The riddle of experience vs. memory | Daniel Kahneman

 

Understanding Happiness

There is a huge wave of interest in happiness, among researchers. There is a lot of happiness coaching. Everybody would like to make people happier. Despite this flood of work, there are several cognitive traps that make it almost impossible to think straight about happiness.

Daniel Kahneman describes the first of these traps as a reluctance to admit complexity. He says that the word “happiness” is not a useful word anymore because we apply it to too many different things. Because of this we need to adopt a more complicated view of well-being. The second trap Kahneman explains is a confusion between experience and memory. These are two very different concepts, but they are both lumped in the notion of happiness. The third trap is the focusing illusion where we cannot think about any circumstance that affects well-being without distorting its importance.

 

Maximizing your happiness.png

 

These traps cause us to think of ourselves and other people in terms of two selves. There is an experiencing self, who lives in the present and knows the present, but is capable of re-living the past, even though it has only the present. The opposite is the remembering self. These are two very different entities, the experiencing self and the remembering self.  The trouble is that they get confused and distort our understanding of happiness.

 

The Remembering Self and the Experiencing Self

The remembering self is a storyteller built on memories.  Our memory tells us stories based on our experiences. What defines a story are changes, significant moments and endings. Endings are very important and in some cases, they are the dominant memory.

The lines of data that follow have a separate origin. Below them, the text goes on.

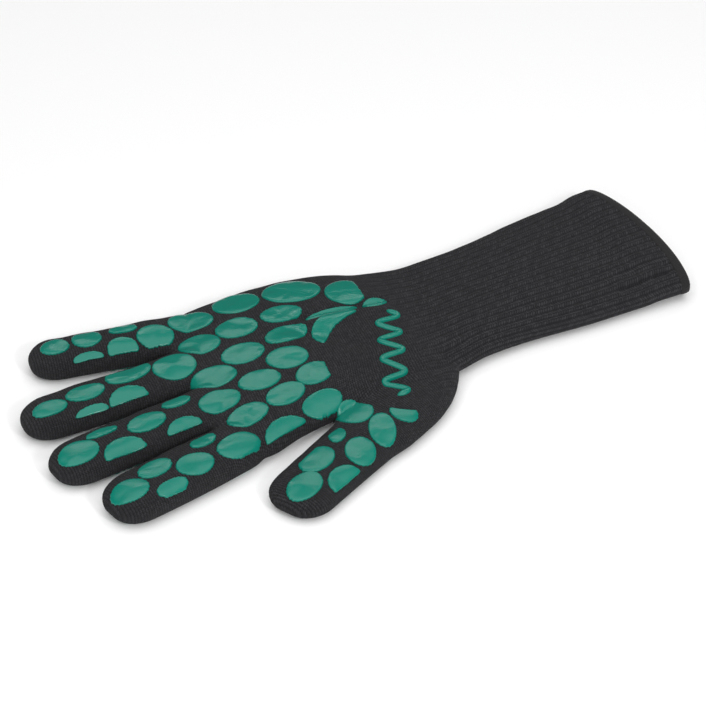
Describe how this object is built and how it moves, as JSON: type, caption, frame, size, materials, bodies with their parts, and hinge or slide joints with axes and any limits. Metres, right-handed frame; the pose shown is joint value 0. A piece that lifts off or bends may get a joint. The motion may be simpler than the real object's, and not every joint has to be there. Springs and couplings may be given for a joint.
{
  "type": "heat resistant glove",
  "caption": "Knitted heat resistant glove with long ribbed gauntlet, cotton liner and oval silicone grip pads; fingers, thumb and wrist fold.",
  "frame": {"origin": "centre of the outline, on the surface that the glove lies on with its palm up", "axes": "+X from the fingertips to the hem of the gauntlet, +Y from the thumb to the little finger, +Z out of the palm"},
  "size_m": [0.3464, 0.1938, 0.018],
  "materials": {
    "knit_shell": "near-black knitted aramid, plain jersey on the hand and ribbed on the gauntlet",
    "cotton_liner": "dark soft cotton jersey",
    "hem_binding": "overlocked black thread over the folded edge",
    "silicone_grip": "teal green printed silicone, smooth and glossy"
  },
  "bodies": {
    "hand": {"palm_shell": "knit_shell", "palm_liner": "cotton_liner", "little_pad_4": "silicone_grip", "ring_pad_5": "silicone_grip", "middle_pad_5": "silicone_grip", "index_pad_4": "silicone_grip", "thumb_pad_5": "silicone_grip", "thumb_pad_6": "silicone_grip", "palm_pad_1": "silicone_grip", "palm_pad_2": "silicone_grip", "palm_pad_3": "silicone_grip", "palm_pad_4": "silicone_grip", "palm_pad_5": "silicone_grip", "palm_pad_6": "silicone_grip", "palm_pad_7": "silicone_grip", "palm_pad_8": "silicone_grip", "palm_pad_9": "silicone_grip", "palm_pad_10": "silicone_grip", "palm_pad_11": "silicone_grip", "palm_pad_12": "silicone_grip", "palm_pad_13": "silicone_grip", "palm_pad_14": "silicone_grip", "palm_pad_15": "silicone_grip", "palm_pad_16": "silicone_grip", "palm_pad_17": "silicone_grip", "palm_pad_18": "silicone_grip", "palm_pad_19": "silicone_grip", "palm_pad_20": "silicone_grip", "heel_wave": "silicone_grip"},
    "cuff": {"cuff_shell": "knit_shell", "cuff_liner": "cotton_liner", "cuff_hem": "hem_binding"},
    "little": {"little_shell": "knit_shell", "little_liner": "cotton_liner", "little_pad_1": "silicone_grip", "little_pad_2": "silicone_grip", "little_pad_3": "silicone_grip"},
    "ring": {"ring_shell": "knit_shell", "ring_liner": "cotton_liner", "ring_pad_1": "silicone_grip", "ring_pad_2": "silicone_grip", "ring_pad_3": "silicone_grip", "ring_pad_4": "silicone_grip"},
    "middle": {"middle_shell": "knit_shell", "middle_liner": "cotton_liner", "middle_pad_1": "silicone_grip", "middle_pad_2": "silicone_grip", "middle_pad_3": "silicone_grip", "middle_pad_4": "silicone_grip"},
    "index": {"index_shell": "knit_shell", "index_liner": "cotton_liner", "index_pad_1": "silicone_grip", "index_pad_2": "silicone_grip", "index_pad_3": "silicone_grip"},
    "thumb": {"thumb_shell": "knit_shell", "thumb_liner": "cotton_liner", "thumb_pad_1": "silicone_grip", "thumb_pad_2": "silicone_grip", "thumb_pad_3": "silicone_grip", "thumb_pad_4": "silicone_grip"}
  },
  "joints": [
    {"name": "little_fold", "type": "hinge", "parent": "hand", "child": "little", "pos_m": [-0.10558, 0.05271, 0.0155], "axis": [0.0624, 0.9981, 0], "range_deg": [0, 90]},
    {"name": "ring_fold", "type": "hinge", "parent": "hand", "child": "ring", "pos_m": [-0.10803, 0.01811, 0.016], "axis": [-0.1313, 0.9913, 0], "range_deg": [0, 90]},
    {"name": "middle_fold", "type": "hinge", "parent": "hand", "child": "middle", "pos_m": [-0.09706, -0.01239, 0.016], "axis": [-0.2154, 0.9765, 0], "range_deg": [0, 90]},
    {"name": "index_fold", "type": "hinge", "parent": "hand", "child": "index", "pos_m": [-0.10127, -0.04681, 0.016], "axis": [-0.3046, 0.9525, 0], "range_deg": [0, 90]},
    {"name": "thumb_fold", "type": "hinge", "parent": "hand", "child": "thumb", "pos_m": [-0.03319, -0.05913, 0.0132], "axis": [-0.5425, 0.8401, 0], "range_deg": [0, 70]},
    {"name": "wrist_fold", "type": "hinge", "parent": "hand", "child": "cuff", "pos_m": [0.03878, 0.0185, 0.0162], "axis": [0, -1, 0], "range_deg": [0, 80]}
  ]
}
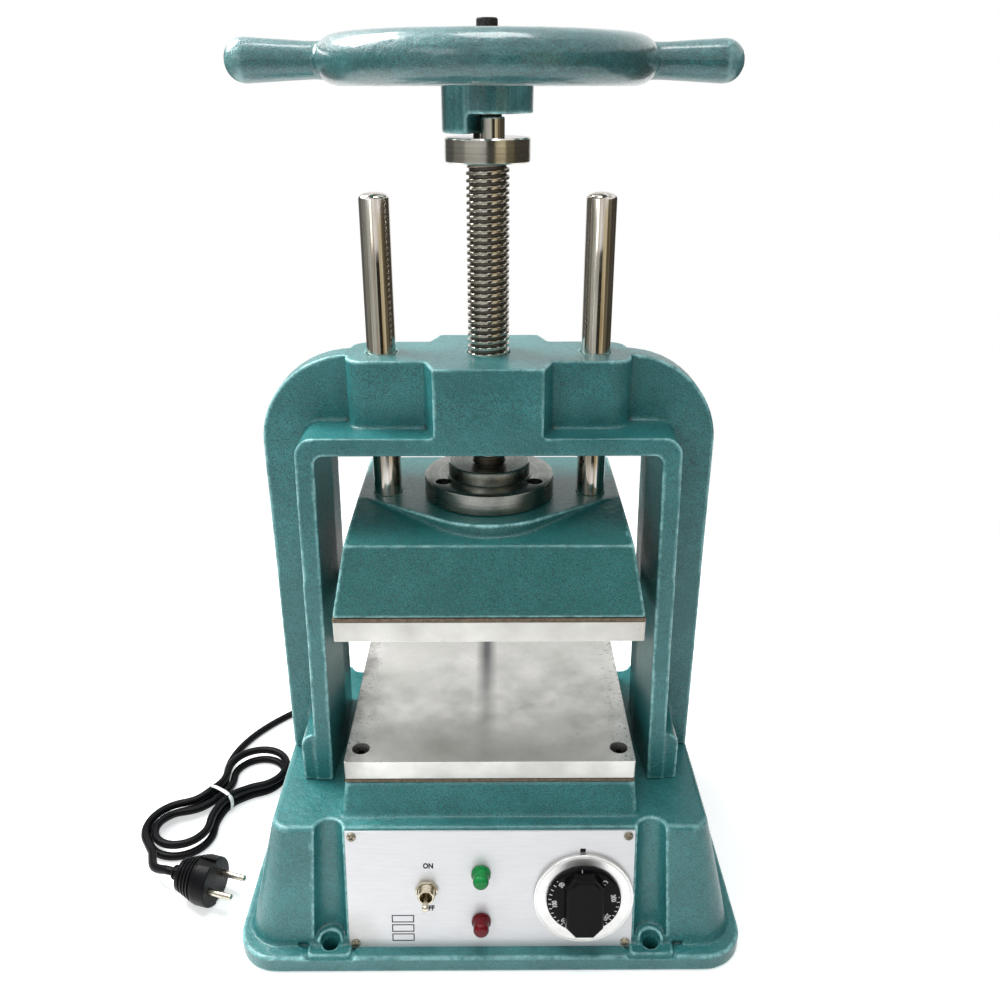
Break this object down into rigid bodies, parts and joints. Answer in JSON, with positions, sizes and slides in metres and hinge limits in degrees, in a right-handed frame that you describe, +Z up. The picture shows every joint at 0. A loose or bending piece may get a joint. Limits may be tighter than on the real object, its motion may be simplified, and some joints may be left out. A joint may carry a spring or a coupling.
{
  "type": "jewelry mold vulcanizer",
  "caption": "Bench press for vulcanizing rubber jewelry moulds: a handwheel and screw close a heated head on guide posts onto a heated platen above a base with its controls.",
  "frame": {"origin": "on the floor under the press screw's axis, at the middle of the base's underside", "axes": "+Z up along the press screw, -Y towards the front with the controls, +X to the right as seen from the front"},
  "size_m": [0.4628, 0.3452, 0.6023],
  "materials": {
    "paint": "teal hammertone enamel, glossy",
    "platen": "milled, cloudy",
    "steel": "turned",
    "dark_steel": "plain",
    "chrome": "polished",
    "black_oxide": "blackened",
    "panel": "satin silver",
    "bezel": "bright",
    "black_plastic": "glossy black",
    "cord": "satin black",
    "nickel": "nickel plate",
    "insulation": "brown board",
    "mica": "mica sandwich",
    "green_lens": "clear green",
    "red_lens": "clear red",
    "white": "white",
    "copper": "bare copper"
  },
  "bodies": {
    "base": {"base_casting": "paint", "bottom_cover": "dark_steel", "arch_casting": "paint", "arch_bolt_left": "dark_steel", "arch_bolt_right": "dark_steel", "lower_insulation": "insulation", "lower_heater": "mica", "lower_platen": "platen", "lower_platen_bolt_1": "black_oxide", "lower_platen_bolt_2": "black_oxide", "lower_platen_bolt_3": "black_oxide", "lower_platen_bolt_4": "black_oxide", "control_panel": "panel", "panel_screw_1": "steel", "panel_screw_2": "steel", "panel_screw_3": "steel", "panel_screw_4": "steel", "toggle_switch_body": "nickel", "toggle_nut": "nickel", "power_lamp_body": "black_plastic", "power_lamp_lens": "green_lens", "heat_lamp_body": "black_plastic", "heat_lamp_lens": "red_lens", "thermostat_body": "steel", "thermostat_capillary": "copper", "dial_bezel": "bezel", "cord_gland": "black_plastic", "base_lead_gland": "black_plastic", "cord_lead": "cord", "cord_hank": "cord", "cord_tail": "cord", "cord_tie": "white", "mains_plug": "cord", "plug_pin_near": "nickel", "plug_pin_far": "nickel"},
    "head": {"head_casting": "paint", "upper_insulation": "insulation", "upper_heater": "mica", "upper_platen": "platen", "upper_platen_bolt_1": "black_oxide", "upper_platen_bolt_2": "black_oxide", "upper_platen_bolt_3": "black_oxide", "upper_platen_bolt_4": "black_oxide", "guide_post_left": "chrome", "guide_post_right": "chrome", "thrust_collar": "steel", "thrust_collar_screw_1": "black_oxide", "thrust_collar_screw_2": "black_oxide", "thrust_collar_screw_3": "black_oxide", "thrust_bearing": "steel", "head_lead_gland": "black_plastic"},
    "screw": {"press_screw": "steel", "drive_collar": "steel", "drive_pin": "chrome", "wheel_bolt": "black_oxide"},
    "wheel": {"handwheel": "paint"},
    "toggle": {"toggle_lever": "nickel"},
    "dial": {"thermostat_dial": "black_plastic", "thermostat_shaft": "steel"}
  },
  "joints": [
    {"name": "head_slide", "type": "slide", "parent": "base", "child": "head", "axis": [0, 0, 1], "range_m": [-0.0954, 0.018]},
    {"name": "screw_turn", "type": "hinge", "parent": "head", "child": "screw", "pos_m": [0, 0, 0.45], "axis": [0, 0, 1], "range_deg": [-8115, 1535]},
    {"name": "wheel_knock", "type": "hinge", "parent": "screw", "child": "wheel", "pos_m": [0, 0, 0.5799], "axis": [0, 0, 1], "range_deg": [-207, 10]},
    {"name": "toggle_flip", "type": "hinge", "parent": "base", "child": "toggle", "pos_m": [-0.0437, -0.11064, 0.05977], "axis": [-1, 0, 0], "range_deg": [0, 26]},
    {"name": "dial_turn", "type": "hinge", "parent": "base", "child": "dial", "pos_m": [0.0643, -0.11177, 0.05367], "axis": [0, 0.9887, -0.1498], "range_deg": [0, 270]}
  ],
  "couplings": [
    {"joint": "screw_turn", "follows": "head_slide", "rad_per_m": 1484.2}
  ]
}
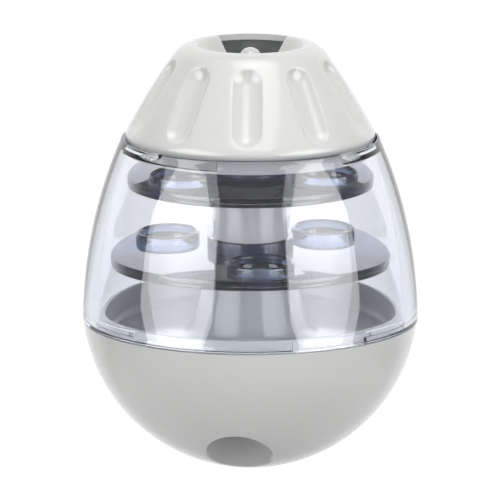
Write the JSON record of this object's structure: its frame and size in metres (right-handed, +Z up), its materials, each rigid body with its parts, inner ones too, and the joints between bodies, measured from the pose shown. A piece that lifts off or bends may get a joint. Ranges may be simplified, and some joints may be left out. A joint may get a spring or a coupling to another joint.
{
  "type": "treat dispenser",
  "caption": "Egg-shaped treat dispenser that rocks on a weighted ball base, with a clear barrel, turning discs with holes, a funnel cap and an outlet low in the base.",
  "frame": {"origin": "middle of the small flat under the base", "axes": "+Z up along the egg's axis, +X to the right, the outlet faces -Y"},
  "size_m": [0.1304, 0.1304, 0.1654],
  "materials": {
    "grey_plastic": "gloss, warm pale grey",
    "clear_plastic": "clear, gloss",
    "smoke_plastic": "clear smoke blue, gloss",
    "cast_weight": "as cast",
    "screw_steel": "zinc plated"
  },
  "bodies": {
    "base": {"base_bowl": "grey_plastic", "ballast_weight": "cast_weight", "ballast_screws": "screw_steel", "floor_tray": "grey_plastic", "column": "grey_plastic"},
    "shell": {"clear_shell": "clear_plastic"},
    "cap": {"cap": "grey_plastic"},
    "lower_disc": {"lower_disc": "smoke_plastic"},
    "upper_disc": {"upper_disc": "smoke_plastic"}
  },
  "joints": [
    {"name": "shell_twist", "type": "hinge", "parent": "base", "child": "shell", "pos_m": [0, 0, 0.0577], "axis": [0, 0, 1], "range_deg": [0, 30]},
    {"name": "cap_twist", "type": "hinge", "parent": "shell", "child": "cap", "pos_m": [0, 0, 0.129], "axis": [0, 0, 1], "range_deg": [0, 30]},
    {"name": "lower_disc_turn", "type": "hinge", "parent": "base", "child": "lower_disc", "pos_m": [0, 0, 0.08], "axis": [0, 0, 1], "continuous": true},
    {"name": "upper_disc_turn", "type": "hinge", "parent": "base", "child": "upper_disc", "pos_m": [0, 0, 0.1104], "axis": [0, 0, 1], "continuous": true}
  ]
}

The experiencing self lives its life continuously. It has moments of experience, one after the other, but the moments are lost after they happen. Even though we think they should count for something, most of them are completely ignored by the remembering self.

 

Two Distinct Selves

We have the remembering self and the experiencing self, and they are very distinct. The biggest difference between them is in the handling of time. From the point of view of the experiencing self, if you have a vacation, and the second week is just as good as the first, then the two-week vacation is twice as good as the one-week vacation. That’s not the way it works at all for the remembering self. For the remembering self, a two-week vacation is barely better than the one-week vacation because there are no new memories added. You have not changed the story. In this way, time is actually the critical variable that distinguishes a remembering self from an experiencing self; time has very little impact on the story.

The remembering self does more than remember and tell stories; it is actually the one that makes decisions. The experiencing self has no voice when making choices. We actually do not choose between experiences; we choose between memories of experiences. Even when we think about the future, we do not think of our future as experiences. We think of our future as anticipated memories.

 

Two Notions of Happiness

We really should not think of happiness as a substitute for well-being. It is a completely different notion. How to enhance happiness depends on how you think, and whether you think of the remembering self or you think of the experiencing self. If you want to maximize the happiness of the two selves, you are going to end up doing very different things.  

The two selves bring up two notions of happiness. There are really two concepts of happiness that we can apply, one per self. We are capable of understanding the happiness of the experiencing self over time. If you ask for the happiness of the remembering self, it is a completely different thing. This is not about how happily a person lives. It is about how satisfied or pleased the person is when that person thinks about life.